Gustav Vigeland (1869-1943) is a Norwegian sculptor whose work portrays the full range of the human life cycle and the wonderful diversity of intimate relationships among men, women and children of all ages—truly the family of humankind.
I’ve long known Vigeland’s sculpture in photographs, but until this fall had never seen any in person. Very little of it has left Norway, partly due to an extraordinary contract Vigeland made with the city of Oslo in 1921. He was given a new and capacious studio and home near the center of the city, and in exchange, he agreed to bequeath to Oslo all works in his possession as well as all original models of future sculptures. He lived and worked there from 1924 until his death in 1943. Over that enormously productive 20 years, with Vigeland’s design and direction, grew an 80-acre sculpture park and museum entirely devoted to his work.

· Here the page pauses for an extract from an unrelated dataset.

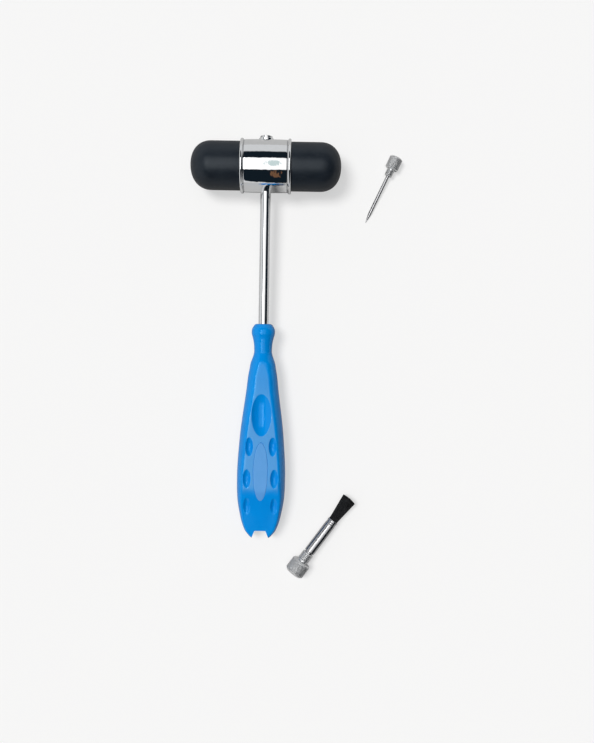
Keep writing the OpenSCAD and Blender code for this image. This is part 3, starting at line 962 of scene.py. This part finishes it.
dress(build_ferrule(), "plain_steel", "brush_screw", "brush_ferrule")
dress(build_bristles(), "bristle", "brush_screw", "brush_bristles")

# ---------------------------------------------------------------- CAD pieces kept as they are
for node, slot in (("head_core", "core_alloy"), ("brush_socket", "brass"),
                   ("bristle_plug", "resin")):
    ob = frame["nodes"][node]
    if not ob.material_slots:
        ob.data.materials.append(MATERIALS[slot])
    for material_slot in ob.material_slots:
        material_slot.link = "OBJECT"
        material_slot.material = MATERIALS[slot]

# ---------------------------------------------------------------- table
scene = bpy.context.scene
scene.view_settings.view_transform = "Standard"
scene.view_settings.look = "None"


def table_paper():
    """Pale paper that glows a little, but only for the camera."""
    m = Material("table_paper")
    seen = m.source("LightPath", "Is Camera Ray")
    m.set(Base_Color=m.mix(seen, (0.47, 0.47, 0.47), (0.355, 0.355, 0.355)),
          Roughness=0.9, Specular_IOR_Level=0.0, Emission_Color=(1, 1, 1),
          Emission_Strength=m.times(seen, 0.538))
    return m.material


def build_table():
    half, z = 6.0, -0.00005        # metres
    mesh = bpy.data.meshes.new("table")
    corners = [(-half, -half, z), (half, -half, z), (half, half, z), (-half, half, z)]
    mesh.from_pydata(corners, [], [(0, 1, 2, 3)])
    table = bpy.data.objects.new("table", mesh)
    scene.collection.objects.link(table)
    mesh.materials.append(table_paper())


build_table()


# ---------------------------------------------------------------- world
def build_world():
    """What the camera sees beyond the table is plain.

    Polished metal mirrors a softbox overhead, a pale wall towards -X and +Y, and a dark
    room elsewhere. Places are on a ceiling one unit up: x and y of the direction over its z.
    """
    world = bpy.data.worlds.new("studio")
    scene.world = world
    world.use_nodes = True
    g = Graph(world.node_tree)
    direction = g.node("SeparateXYZ")
    g.feed(direction.inputs[0], g.source("TexCoord", "Generated"))
    rise = g.math("MAXIMUM", direction.outputs[2], 0.02)
    x = g.math("DIVIDE", direction.outputs[0], rise)
    y = g.math("DIVIDE", direction.outputs[1], rise)

    def ramp(value, dark, lit):
        """Rises smoothly from 0 at dark to 1 at lit."""
        span, to = ((dark, lit), (0, 1)) if dark < lit else ((lit, dark), (1, 0))
        return g.remap(value, span=span, to=to, smooth=True)

    def window(left, right):
        """The softbox's outline; left and right are (dark, lit) places on x."""
        return g.times(g.times(ramp(x, *left), ramp(x, *right)),
                       g.times(ramp(y, -0.56, -0.50), ramp(y, 0.44, 0.38)))

    def spot(centre, radii):
        across = g.math("DIVIDE", g.math("SUBTRACT", x, centre[0]), radii[0])
        along = g.math("DIVIDE", g.math("SUBTRACT", y, centre[1]), radii[1])
        return ramp(g.math("ADD", g.times(across, across), g.times(along, along)), 1.0, 0.35)

    def background(color):
        node = g.node("Background")
        node.inputs["Strength"].default_value = 1.0
        g.feed(node.inputs[0], color)
        return node.outputs[0]

    def choose(ray, otherwise, then):
        node = g.node("MixShader")
        for i, value in enumerate((light_path.outputs[ray], otherwise, then)):
            g.feed(node.inputs[i], value)
        return node.outputs[0]

    wall = g.math("MAXIMUM", ramp(x, -0.70, -1.10), ramp(y, 1.15, 1.45))

    # mirrored: the room with a narrow warm streak, the lamp dimmer towards +X with a dull spot
    room = g.mix(wall, (0.0065, 0.012, 0.018), (0.66, 0.67, 0.68))
    room = g.mix(spot(centre=(-0.004, -1.25), radii=(0.026, 0.80)), room, (0.17, 0.085, 0.045))
    lamp = g.mix(ramp(x, -0.26, -0.09), (3.90, 3.90, 3.90), (1.20, 1.20, 1.20))
    lamp = g.mix(ramp(x, 0.10, 0.45), lamp, (0.80, 0.80, 0.81))
    dull = g.times(spot(centre=(-0.010, 0.0), radii=(0.028, 0.26)), 0.85)
    lamp = g.mix(dull, lamp, (0.52, 0.66, 0.66))
    mirrored = background(g.mix(window(left=(-0.51, -0.42), right=(0.62, 0.46)), room, lamp))

    # light on matt surfaces; the wall counts in full
    wall_share = 1.0
    fill = g.mix(g.times(wall, wall_share), (0.11, 0.115, 0.12), (0.36, 0.36, 0.36))
    diffuse = background(g.mix(window(left=(-0.54, -0.47), right=(0.38, 0.32)), fill,
                               (1.15, 1.15, 1.15)))

    plain = background((0.922, 0.922, 0.922))
    light_path = g.node("LightPath")
    lighting = choose("Is Glossy Ray", otherwise=diffuse, then=mirrored)
    output = g.node("OutputWorld")
    g.feed(output.inputs[0], choose("Is Camera Ray", otherwise=lighting, then=plain))


build_world()


# ---------------------------------------------------------------- light and camera
def add_key_light():
    """A broad, slightly warm sun that casts no highlights."""
    sun = bpy.data.lights.new("key", "SUN")
    sun.energy = 2.45
    sun.angle = math.radians(22)
    sun.color = (1.0, 0.99, 0.975)
    key = bpy.data.objects.new("key", sun)
    scene.collection.objects.link(key)
    key.rotation_mode = "QUATERNION"
    key.rotation_quaternion = Vector((0.38, -0.17, -1.0)).to_track_quat("-Z", "Y")
    key.visible_glossy = False


def add_camera():
    """Looks straight down, turned by one degree."""
    lens = bpy.data.cameras.new("camera")
    lens.sensor_width = 36
    lens.lens = 38.8102288
    lens.clip_start, lens.clip_end = 0.01, 50
    camera = bpy.data.objects.new("camera", lens)
    scene.collection.objects.link(camera)
    camera.location = (HEAD[0] + 15.45 * MM, HEAD[1] - 91.44 * MM, 0.370)
    camera.rotation_euler = (0, 0, math.radians(1.0))
    scene.camera = camera


add_key_light()
add_camera()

The sheer scope of Vigeland’s creative accomplishment is astonishing. The park contains 192 sculptures in granite and bronze, with more than 600 figures. The museum—housed in the building originally erected as studio and home—includes some 1600 sculptures, 12,000 drawings and 400 woodcuts.
Vigeland designed the park in the likeness of a classical European formal garden: two long and wide gravel walk ways set perpendicularly to each other. Sculptures are grouped largely on one axis, gathered along a bridge, around a large fountain, and leading up stone steps to the tall, visually arresting centerpiece, Vigeland’s “monolith,” a column of 121 intertwined naked figures rising to a height of over 17 meters.
In the warmer months of temperate Oslo weather the formality of the garden is softened and enlivened by the green of great maple trees lining the walkways, flowing water, ivy climbing stone walls, and a profusion of flowering plants. In late autumn, the time of our visit, the effect was more stark than lovely. Profoundly embodied feelings of the pairs and groups of adults and children contrast sharply with their gray, monumental surround.
Some of that contrasting effect—unclothed intimacy in formal setting—is surely a deliberate part of Vigeland’s design. The scale of his human figures is larger than life size, their limbs and expressions deliberately stylized, heightening both drama and ambiguity.